**SHORT TASK**
Look through the entries below and extract exactly the lines from the one containing "The three.js and" through the one containing "in millimetres, faces", ends included.

**DATASET**
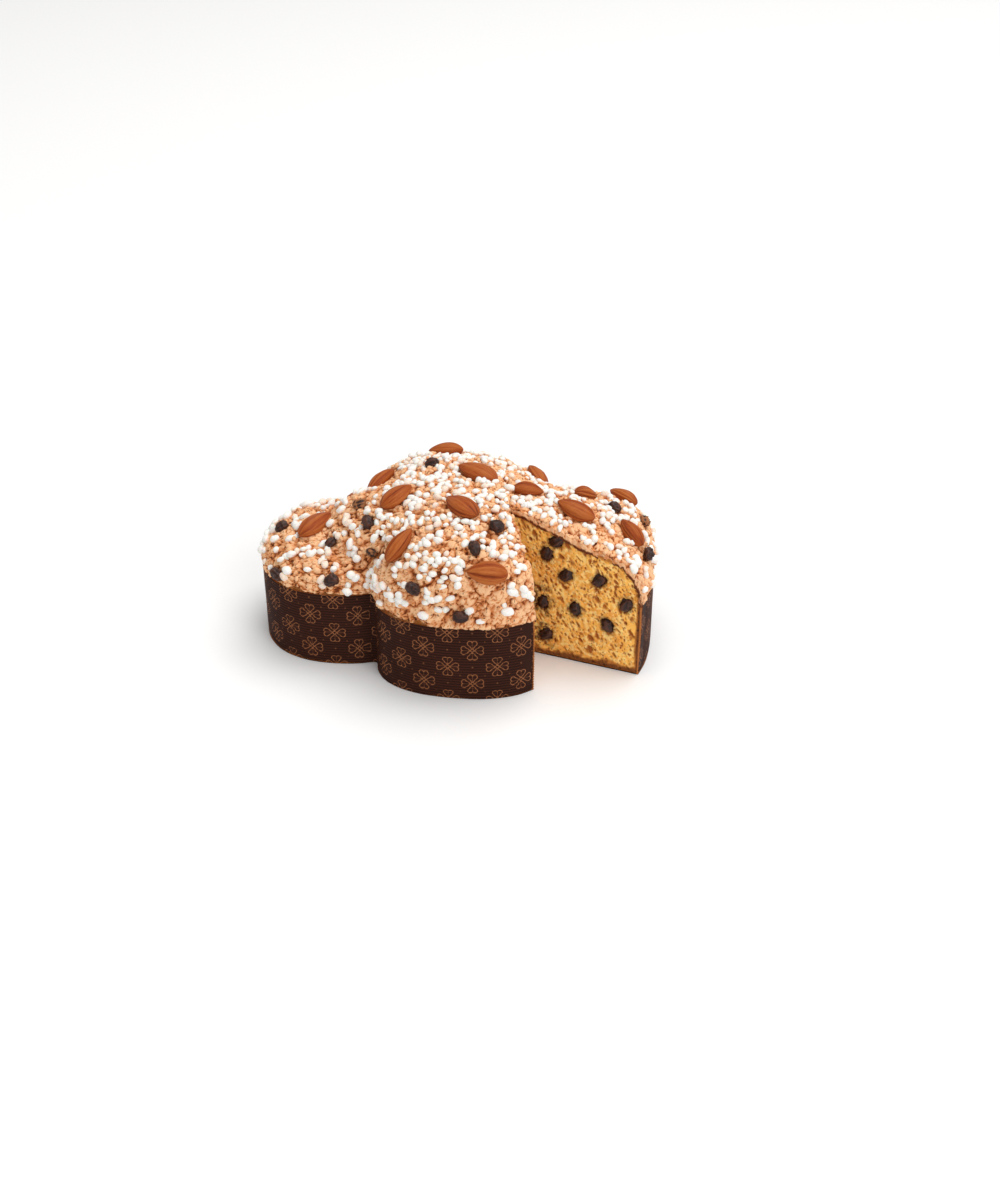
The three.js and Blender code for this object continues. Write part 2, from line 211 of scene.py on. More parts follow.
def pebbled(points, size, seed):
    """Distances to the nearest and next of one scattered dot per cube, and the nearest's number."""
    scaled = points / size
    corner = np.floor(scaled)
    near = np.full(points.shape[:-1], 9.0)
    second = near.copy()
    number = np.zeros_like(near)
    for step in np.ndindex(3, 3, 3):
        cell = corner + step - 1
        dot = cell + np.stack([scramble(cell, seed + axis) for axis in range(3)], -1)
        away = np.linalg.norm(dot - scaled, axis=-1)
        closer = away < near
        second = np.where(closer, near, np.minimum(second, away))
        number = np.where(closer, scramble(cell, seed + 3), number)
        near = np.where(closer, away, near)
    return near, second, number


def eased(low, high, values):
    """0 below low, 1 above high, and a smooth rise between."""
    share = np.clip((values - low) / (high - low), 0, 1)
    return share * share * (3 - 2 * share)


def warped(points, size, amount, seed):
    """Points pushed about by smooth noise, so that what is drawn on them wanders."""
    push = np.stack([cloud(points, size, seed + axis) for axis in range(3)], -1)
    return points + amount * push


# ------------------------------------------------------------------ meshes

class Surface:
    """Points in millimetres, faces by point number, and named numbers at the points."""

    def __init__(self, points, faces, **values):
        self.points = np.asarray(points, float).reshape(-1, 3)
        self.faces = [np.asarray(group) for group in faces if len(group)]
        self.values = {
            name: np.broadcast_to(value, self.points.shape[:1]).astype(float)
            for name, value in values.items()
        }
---
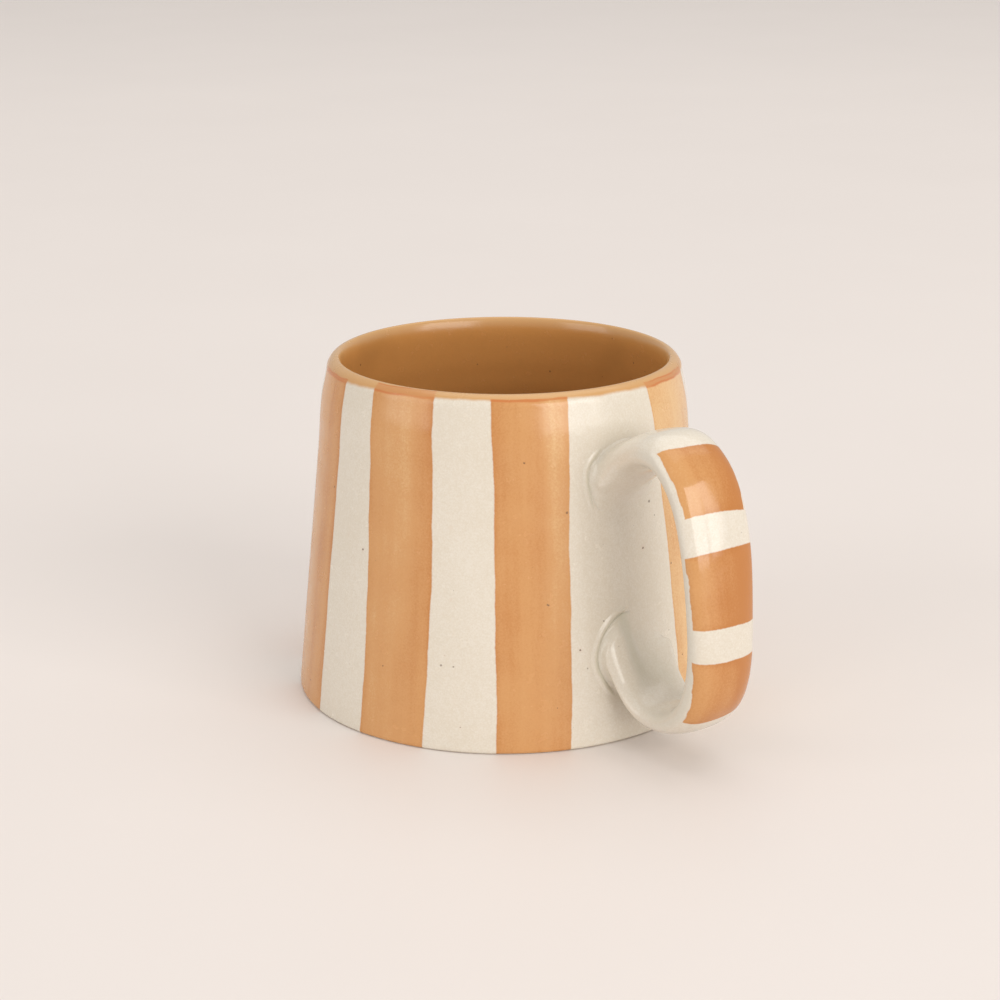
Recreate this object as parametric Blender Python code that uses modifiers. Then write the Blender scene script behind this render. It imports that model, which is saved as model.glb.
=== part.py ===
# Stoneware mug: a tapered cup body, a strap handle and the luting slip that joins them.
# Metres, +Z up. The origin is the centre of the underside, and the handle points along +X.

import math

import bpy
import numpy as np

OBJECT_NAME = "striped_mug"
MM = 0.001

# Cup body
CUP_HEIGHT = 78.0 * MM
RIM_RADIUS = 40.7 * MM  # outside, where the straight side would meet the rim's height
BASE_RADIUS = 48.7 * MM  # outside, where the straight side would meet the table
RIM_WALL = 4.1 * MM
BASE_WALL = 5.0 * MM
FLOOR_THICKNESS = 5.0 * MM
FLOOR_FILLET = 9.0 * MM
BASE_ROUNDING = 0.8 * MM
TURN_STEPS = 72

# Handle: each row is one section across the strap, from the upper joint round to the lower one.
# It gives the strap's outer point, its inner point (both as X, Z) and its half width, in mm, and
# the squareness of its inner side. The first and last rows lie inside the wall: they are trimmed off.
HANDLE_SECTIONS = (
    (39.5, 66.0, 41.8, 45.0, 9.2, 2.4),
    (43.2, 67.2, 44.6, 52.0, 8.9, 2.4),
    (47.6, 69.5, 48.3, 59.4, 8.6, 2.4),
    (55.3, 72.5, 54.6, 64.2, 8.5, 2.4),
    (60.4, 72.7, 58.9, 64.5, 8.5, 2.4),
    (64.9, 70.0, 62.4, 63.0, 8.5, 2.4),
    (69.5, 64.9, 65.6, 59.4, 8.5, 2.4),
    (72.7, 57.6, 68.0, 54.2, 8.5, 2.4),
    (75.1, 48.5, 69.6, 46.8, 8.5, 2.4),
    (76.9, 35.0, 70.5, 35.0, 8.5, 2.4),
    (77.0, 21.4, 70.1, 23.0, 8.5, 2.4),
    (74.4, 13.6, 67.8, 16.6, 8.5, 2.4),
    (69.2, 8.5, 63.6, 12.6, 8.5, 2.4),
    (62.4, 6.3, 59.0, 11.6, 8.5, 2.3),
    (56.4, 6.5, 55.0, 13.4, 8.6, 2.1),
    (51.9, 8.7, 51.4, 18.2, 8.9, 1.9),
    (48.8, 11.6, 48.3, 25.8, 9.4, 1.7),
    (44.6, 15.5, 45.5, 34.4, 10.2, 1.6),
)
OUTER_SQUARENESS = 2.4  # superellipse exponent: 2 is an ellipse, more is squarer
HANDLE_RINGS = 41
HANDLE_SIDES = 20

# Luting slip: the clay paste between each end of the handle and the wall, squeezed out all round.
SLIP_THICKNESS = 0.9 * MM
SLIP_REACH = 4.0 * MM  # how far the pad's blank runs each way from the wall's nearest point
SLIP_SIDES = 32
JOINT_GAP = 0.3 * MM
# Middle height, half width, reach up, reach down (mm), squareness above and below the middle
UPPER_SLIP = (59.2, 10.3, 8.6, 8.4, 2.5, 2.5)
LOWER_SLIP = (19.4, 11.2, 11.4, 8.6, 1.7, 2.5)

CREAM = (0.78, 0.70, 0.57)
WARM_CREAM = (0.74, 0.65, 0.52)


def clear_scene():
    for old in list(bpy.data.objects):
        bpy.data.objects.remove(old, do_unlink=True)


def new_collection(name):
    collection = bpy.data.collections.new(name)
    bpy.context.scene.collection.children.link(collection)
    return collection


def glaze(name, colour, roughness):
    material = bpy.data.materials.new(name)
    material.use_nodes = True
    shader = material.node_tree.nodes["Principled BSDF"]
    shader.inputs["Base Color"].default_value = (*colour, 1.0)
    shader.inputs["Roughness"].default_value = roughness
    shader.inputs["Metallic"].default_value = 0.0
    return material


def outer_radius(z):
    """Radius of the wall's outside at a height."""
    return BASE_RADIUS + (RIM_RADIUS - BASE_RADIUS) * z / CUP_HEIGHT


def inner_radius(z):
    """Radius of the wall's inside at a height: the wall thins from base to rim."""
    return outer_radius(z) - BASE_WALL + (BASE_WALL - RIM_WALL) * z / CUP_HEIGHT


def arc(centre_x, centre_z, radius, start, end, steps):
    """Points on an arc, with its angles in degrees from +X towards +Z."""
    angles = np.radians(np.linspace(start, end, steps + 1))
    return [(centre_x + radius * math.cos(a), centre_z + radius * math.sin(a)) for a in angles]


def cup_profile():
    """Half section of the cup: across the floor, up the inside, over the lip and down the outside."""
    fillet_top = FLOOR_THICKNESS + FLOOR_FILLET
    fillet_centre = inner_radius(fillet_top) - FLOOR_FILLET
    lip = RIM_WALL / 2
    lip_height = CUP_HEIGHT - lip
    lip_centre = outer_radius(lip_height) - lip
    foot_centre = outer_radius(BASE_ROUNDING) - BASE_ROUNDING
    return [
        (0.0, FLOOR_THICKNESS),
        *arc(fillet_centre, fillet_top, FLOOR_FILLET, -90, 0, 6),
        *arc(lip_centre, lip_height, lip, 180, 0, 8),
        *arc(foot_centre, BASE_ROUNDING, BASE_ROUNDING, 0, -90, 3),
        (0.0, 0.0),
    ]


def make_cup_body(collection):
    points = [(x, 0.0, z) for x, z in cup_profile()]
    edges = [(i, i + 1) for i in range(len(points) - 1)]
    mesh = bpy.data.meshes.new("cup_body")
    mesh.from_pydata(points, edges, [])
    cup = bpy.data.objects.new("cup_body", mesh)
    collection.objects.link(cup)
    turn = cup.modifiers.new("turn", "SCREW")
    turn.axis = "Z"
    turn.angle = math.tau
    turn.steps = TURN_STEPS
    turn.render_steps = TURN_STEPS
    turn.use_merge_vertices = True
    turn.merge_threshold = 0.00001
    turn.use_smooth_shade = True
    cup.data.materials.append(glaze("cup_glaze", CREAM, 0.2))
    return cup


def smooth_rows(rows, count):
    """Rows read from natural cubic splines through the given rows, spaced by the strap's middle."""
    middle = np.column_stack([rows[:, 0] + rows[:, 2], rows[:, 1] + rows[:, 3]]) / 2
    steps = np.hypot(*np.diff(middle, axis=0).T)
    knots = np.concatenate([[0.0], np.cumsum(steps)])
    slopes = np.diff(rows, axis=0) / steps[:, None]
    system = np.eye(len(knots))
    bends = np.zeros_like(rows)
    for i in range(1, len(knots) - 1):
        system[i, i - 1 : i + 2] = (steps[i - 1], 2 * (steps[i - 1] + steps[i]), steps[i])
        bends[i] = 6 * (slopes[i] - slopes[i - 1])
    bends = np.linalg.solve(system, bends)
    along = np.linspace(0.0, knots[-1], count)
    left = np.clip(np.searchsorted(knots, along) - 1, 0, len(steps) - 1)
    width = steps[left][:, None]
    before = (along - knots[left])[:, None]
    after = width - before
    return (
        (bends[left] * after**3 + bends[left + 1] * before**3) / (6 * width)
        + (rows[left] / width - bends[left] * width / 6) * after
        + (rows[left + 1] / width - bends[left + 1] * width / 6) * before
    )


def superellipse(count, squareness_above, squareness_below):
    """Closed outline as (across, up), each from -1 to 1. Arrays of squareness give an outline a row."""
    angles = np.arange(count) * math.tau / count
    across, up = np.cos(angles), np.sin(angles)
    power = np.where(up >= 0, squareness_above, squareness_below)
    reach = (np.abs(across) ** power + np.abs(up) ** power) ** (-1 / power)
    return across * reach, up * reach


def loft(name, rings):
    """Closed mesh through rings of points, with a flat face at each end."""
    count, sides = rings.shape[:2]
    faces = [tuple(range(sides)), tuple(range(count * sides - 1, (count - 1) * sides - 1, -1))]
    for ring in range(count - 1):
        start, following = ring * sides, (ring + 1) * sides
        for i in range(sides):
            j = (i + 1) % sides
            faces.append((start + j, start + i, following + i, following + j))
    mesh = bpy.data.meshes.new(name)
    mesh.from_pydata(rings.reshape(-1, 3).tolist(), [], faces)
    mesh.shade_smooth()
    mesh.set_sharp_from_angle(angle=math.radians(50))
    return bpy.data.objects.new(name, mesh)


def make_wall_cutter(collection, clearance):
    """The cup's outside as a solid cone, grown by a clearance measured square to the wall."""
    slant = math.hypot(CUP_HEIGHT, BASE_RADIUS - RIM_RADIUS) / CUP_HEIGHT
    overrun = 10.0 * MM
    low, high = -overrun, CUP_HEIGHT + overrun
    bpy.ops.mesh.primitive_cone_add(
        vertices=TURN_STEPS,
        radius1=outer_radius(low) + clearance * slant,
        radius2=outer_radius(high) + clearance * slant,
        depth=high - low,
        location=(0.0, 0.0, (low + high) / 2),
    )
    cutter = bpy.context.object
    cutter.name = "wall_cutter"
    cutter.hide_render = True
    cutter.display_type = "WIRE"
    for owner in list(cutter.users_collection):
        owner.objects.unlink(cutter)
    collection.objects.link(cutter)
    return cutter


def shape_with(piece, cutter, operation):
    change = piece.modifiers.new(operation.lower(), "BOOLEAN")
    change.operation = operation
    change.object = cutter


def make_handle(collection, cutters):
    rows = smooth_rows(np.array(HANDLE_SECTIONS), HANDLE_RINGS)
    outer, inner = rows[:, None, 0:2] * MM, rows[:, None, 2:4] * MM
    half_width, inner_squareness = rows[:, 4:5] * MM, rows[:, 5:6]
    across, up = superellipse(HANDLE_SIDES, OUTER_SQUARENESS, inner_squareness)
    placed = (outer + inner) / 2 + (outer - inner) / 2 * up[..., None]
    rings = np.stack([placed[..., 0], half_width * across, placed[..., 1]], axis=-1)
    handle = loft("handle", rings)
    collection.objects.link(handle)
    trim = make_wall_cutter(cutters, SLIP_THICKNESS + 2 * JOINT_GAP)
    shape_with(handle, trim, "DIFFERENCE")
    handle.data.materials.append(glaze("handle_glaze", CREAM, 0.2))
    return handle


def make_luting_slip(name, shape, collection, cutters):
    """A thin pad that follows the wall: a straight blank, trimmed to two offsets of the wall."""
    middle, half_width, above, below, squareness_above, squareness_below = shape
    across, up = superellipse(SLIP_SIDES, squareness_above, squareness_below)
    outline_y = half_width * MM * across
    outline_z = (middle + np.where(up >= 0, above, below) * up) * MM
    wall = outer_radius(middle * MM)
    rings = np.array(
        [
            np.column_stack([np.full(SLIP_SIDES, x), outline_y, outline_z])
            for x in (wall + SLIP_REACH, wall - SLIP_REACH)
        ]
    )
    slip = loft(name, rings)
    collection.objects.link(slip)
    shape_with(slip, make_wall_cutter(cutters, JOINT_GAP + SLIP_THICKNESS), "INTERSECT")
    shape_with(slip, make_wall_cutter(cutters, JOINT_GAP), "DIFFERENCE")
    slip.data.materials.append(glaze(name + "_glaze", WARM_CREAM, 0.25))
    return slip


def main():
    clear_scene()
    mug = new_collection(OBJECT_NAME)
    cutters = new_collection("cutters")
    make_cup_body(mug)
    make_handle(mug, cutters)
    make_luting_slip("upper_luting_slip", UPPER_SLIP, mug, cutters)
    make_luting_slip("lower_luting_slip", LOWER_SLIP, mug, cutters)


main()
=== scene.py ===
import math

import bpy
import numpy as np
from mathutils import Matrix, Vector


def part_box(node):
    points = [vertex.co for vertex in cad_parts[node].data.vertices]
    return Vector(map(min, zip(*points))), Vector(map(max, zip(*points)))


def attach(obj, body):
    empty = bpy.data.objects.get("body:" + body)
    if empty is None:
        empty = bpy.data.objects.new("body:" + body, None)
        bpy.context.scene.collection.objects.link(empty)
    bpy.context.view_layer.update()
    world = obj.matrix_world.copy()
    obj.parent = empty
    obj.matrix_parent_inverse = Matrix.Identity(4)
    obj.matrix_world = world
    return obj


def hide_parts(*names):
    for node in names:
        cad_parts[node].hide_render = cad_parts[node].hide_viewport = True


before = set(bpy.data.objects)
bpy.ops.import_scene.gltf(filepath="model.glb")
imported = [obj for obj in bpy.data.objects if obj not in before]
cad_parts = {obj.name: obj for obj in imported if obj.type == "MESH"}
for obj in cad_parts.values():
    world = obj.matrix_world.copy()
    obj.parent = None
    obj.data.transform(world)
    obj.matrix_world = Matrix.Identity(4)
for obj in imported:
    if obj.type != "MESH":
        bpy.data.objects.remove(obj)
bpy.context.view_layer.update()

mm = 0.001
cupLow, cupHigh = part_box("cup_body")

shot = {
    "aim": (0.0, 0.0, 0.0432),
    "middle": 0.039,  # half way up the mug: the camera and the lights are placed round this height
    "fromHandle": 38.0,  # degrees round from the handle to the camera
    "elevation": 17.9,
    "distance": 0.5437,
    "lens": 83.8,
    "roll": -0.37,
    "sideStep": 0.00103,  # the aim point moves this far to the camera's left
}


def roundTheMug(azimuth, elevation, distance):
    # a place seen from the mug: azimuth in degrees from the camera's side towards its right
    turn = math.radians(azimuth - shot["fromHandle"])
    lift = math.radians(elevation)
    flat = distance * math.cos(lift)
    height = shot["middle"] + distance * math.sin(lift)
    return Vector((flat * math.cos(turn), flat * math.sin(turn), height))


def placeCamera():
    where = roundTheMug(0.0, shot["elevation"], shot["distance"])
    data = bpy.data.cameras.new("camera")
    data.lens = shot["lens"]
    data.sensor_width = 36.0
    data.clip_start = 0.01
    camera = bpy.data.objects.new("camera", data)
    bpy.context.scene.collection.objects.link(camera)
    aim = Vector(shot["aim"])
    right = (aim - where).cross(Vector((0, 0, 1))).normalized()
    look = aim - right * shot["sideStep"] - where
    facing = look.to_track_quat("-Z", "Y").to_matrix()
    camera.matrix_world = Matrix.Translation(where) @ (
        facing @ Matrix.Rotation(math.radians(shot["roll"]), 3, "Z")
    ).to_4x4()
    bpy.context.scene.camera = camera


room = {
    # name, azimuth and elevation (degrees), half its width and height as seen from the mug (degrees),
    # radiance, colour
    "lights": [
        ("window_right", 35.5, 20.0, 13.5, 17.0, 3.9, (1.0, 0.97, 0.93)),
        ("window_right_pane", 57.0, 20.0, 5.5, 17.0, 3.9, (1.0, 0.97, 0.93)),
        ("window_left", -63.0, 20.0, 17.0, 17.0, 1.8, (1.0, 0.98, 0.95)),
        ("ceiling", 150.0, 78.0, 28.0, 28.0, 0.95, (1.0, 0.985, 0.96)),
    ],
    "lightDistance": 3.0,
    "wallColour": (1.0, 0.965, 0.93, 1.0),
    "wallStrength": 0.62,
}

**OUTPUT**
The three.js and Blender code for this object continues. Write part 2, from line 211 of scene.py on. More parts follow.
def pebbled(points, size, seed):
    """Distances to the nearest and next of one scattered dot per cube, and the nearest's number."""
    scaled = points / size
    corner = np.floor(scaled)
    near = np.full(points.shape[:-1], 9.0)
    second = near.copy()
    number = np.zeros_like(near)
    for step in np.ndindex(3, 3, 3):
        cell = corner + step - 1
        dot = cell + np.stack([scramble(cell, seed + axis) for axis in range(3)], -1)
        away = np.linalg.norm(dot - scaled, axis=-1)
        closer = away < near
        second = np.where(closer, near, np.minimum(second, away))
        number = np.where(closer, scramble(cell, seed + 3), number)
        near = np.where(closer, away, near)
    return near, second, number


def eased(low, high, values):
    """0 below low, 1 above high, and a smooth rise between."""
    share = np.clip((values - low) / (high - low), 0, 1)
    return share * share * (3 - 2 * share)


def warped(points, size, amount, seed):
    """Points pushed about by smooth noise, so that what is drawn on them wanders."""
    push = np.stack([cloud(points, size, seed + axis) for axis in range(3)], -1)
    return points + amount * push


# ------------------------------------------------------------------ meshes

class Surface:
    """Points in millimetres, faces by point number, and named numbers at the points."""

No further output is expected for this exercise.